Trump has stormed ahead of the Republican field successfully tapping the frustration and anger of millions of Americans who feel bruised and left behind by a fast-changing and increasingly globalized economy. The Pennsylvania ballot will test how that message resonates in areas that can serve as an example of successful transformation.
It might also give a taste of which narrative might prevail in the campaign for the November presidential election - one built around evidence of steady economic recovery and an improving labor market, or one of pessimism fueled by stagnant incomes for many and widening wealth disparities.
"If you were to design the perfect Trump location, the Lehigh Valley was that 25 years ago," said Chris Borick, a political science professor at Muhlenberg College in Allentown.
"It is a different place now. Some of the blue collar appeal that Trump may be having in other areas of the country or the state may have less of a target here."
The New York real estate mogul and reality TV celebrity is heading into the Pennsylvania contest with a solid lead, according to most polls. The most recent, published on Thursday by the Center for Politics and Public Affairs at Franklin & Marshall College, gave Trump a 14 percentage point lead over Ohio Governor John Kasich and a 16 point advantage over Sen. Ted Cruz.
Nationally, Trump leads in the tally of delegates to the Republican convention with 845 followed by Ted Cruz with 559 and Kasich with 148, according to Associated Press, and is looking for another big night on April 26. Primaries in Pennsylvania, Connecticut, Rhode Island, Delaware and Maryland will allocate roughly a quarter of the remaining delegates to the July convention - the largest bloc at stake until California votes in June.
Kasich and Cruz supporters hope they can slow Trump's march to the 1,237 delegates needed to clinch the nomination by snagging delegates chosen at the Congressional district level. The Franklin and Marshall poll showed substantial differences among the candidates across this geographically and culturally diverse state, with Kasich leading around Pittsburgh, near where he was born, and Cruz in a statistical tie with Trump in the central counties that are considered more conservative.
PRAGMATIC STREAK
The Lehigh Valley is part of a Congressional district that has returned moderate Republican Charlie Dent to Washington for a decade, and Dent said he expected Kasich, whom he has endorsed, to do well there.
"The area is not as rigid ideologically as other parts of the country," Dent told Reuters. "Maybe it is the old Pennsylvania-German ethic. They expect roads to get built and paved."
That pragmatic streak was apparent last week among Kasich supporters who attended a town hall in Media, a middle class suburb south of Philadelphia.

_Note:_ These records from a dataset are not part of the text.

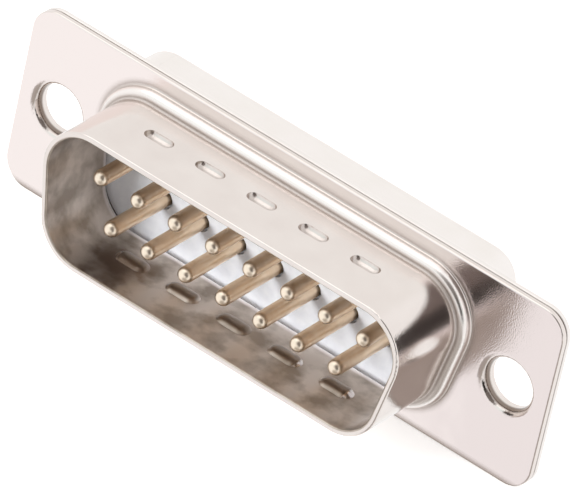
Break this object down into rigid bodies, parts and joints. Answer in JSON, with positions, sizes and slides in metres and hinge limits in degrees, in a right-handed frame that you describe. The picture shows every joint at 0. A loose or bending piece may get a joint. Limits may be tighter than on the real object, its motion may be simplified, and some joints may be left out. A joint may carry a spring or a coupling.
{
  "type": "d-sub connector",
  "caption": "Solder-cup D-sub plug: a drawn D-shaped metal shell with a flat flange and a mounting hole at each end, round a moulded insulator that holds a double row of round pins.",
  "frame": {"origin": "middle of the flange's front face, halfway between the two mounting holes", "axes": "+X along the flange, +Z to the wide contact row, -Y out of the mating side; the solder cups point along +Y"},
  "size_m": [0.0392, 0.0138, 0.0124],
  "materials": {
    "tinned_steel": "bright tin plating on drawn steel sheet",
    "insulator": "matt moulded thermoplastic, pale blue-grey",
    "contact": "satin gold plating on turned brass"
  },
  "bodies": {
    "root": {"front_shell": "tinned_steel", "rear_shell": "tinned_steel", "front_insulator": "insulator", "rear_insulator": "insulator", "pin_01": "contact", "pin_02": "contact", "pin_03": "contact", "pin_04": "contact", "pin_05": "contact", "pin_06": "contact", "pin_07": "contact", "pin_08": "contact", "pin_09": "contact", "pin_10": "contact", "pin_11": "contact", "pin_12": "contact", "pin_13": "contact", "pin_14": "contact", "pin_15": "contact"}
  },
  "joints": []
}
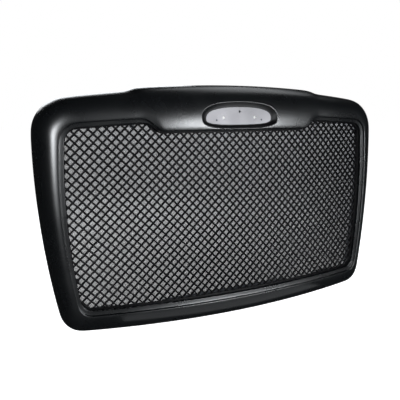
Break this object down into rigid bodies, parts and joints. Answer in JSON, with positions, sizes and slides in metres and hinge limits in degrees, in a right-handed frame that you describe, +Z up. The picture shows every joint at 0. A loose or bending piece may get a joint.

"Trump has made his millions, but that is not like managing the federal budget," said Mary Emily Pagano, a former social worker for the local county.
A strong result for Trump in areas such as the Lehigh Valley, however, would be a bad omen for his rivals - a sign that his "make America great again" message has appeal beyond voters who are at the margins economically.
Lehigh and Northampton counties have a larger share of households than the state as a whole that earn more than $75,000, about 36 percent, a group where Kasich is even with Trump in some polls. Unemployment has also been below the national rate of 5 percent in a metropolitan area that includes Allentown, Bethlehem and Easton.
Despite the steel industry's decline, the area's manufacturing workforce is slightly larger than the national average, with a growing food processing hub, 1,000 remaining steel foundry jobs and around 75 new positions headed here from China. The Zhejiang-based Fuling company, which makes plastic cutlery and other products for fast food restaurants, decided to move its less labor intensive straw making operation to Allentown instead of paying to ship straws - and the air inside them - from China.
Olympus and other companies have put hundreds of sales, marketing and customer support positions at an office park near Bethlehem, fueling the shift from blue collar jobs. Olympus chief executive for the Americas, Barcelona native Nacho Abia, said the region was a perfect fit, with open space, proximity to the New York-Washington corridor, and a network of local colleges supplying the educated workforce he needs.
Don Cunningham, who was mayor of Bethlehem when steel production stopped and now heads the Lehigh Valley Economic Development Corporation, does not miss the old days.
"We are better off economically, and we are better off socially," he said. "The economic base is diverse. The air is cleaner. The river is cleaner."
Yet Trump has struck a chord, said Jerry Green, president of United Steelworkers Local 2599, the union that in its World War II heyday represented more than 30,000 Bethlehem Steel employees. Membership is now down to around 1,200, based at foundry and casting operations, such as privately held Victaulic, a global manufacturer of high-end fittings used to join pipes.
Green said there was no shortage of jobs, but many of them failed to provide an adequate living or career, such as the warehouse clerk positions being created by a boom in e-commerce distribution that offer starting wages of around $11.
"Yes there are jobs, but not good paying ones," Green said. Trump's comments on trade are what most people want to hear, he said.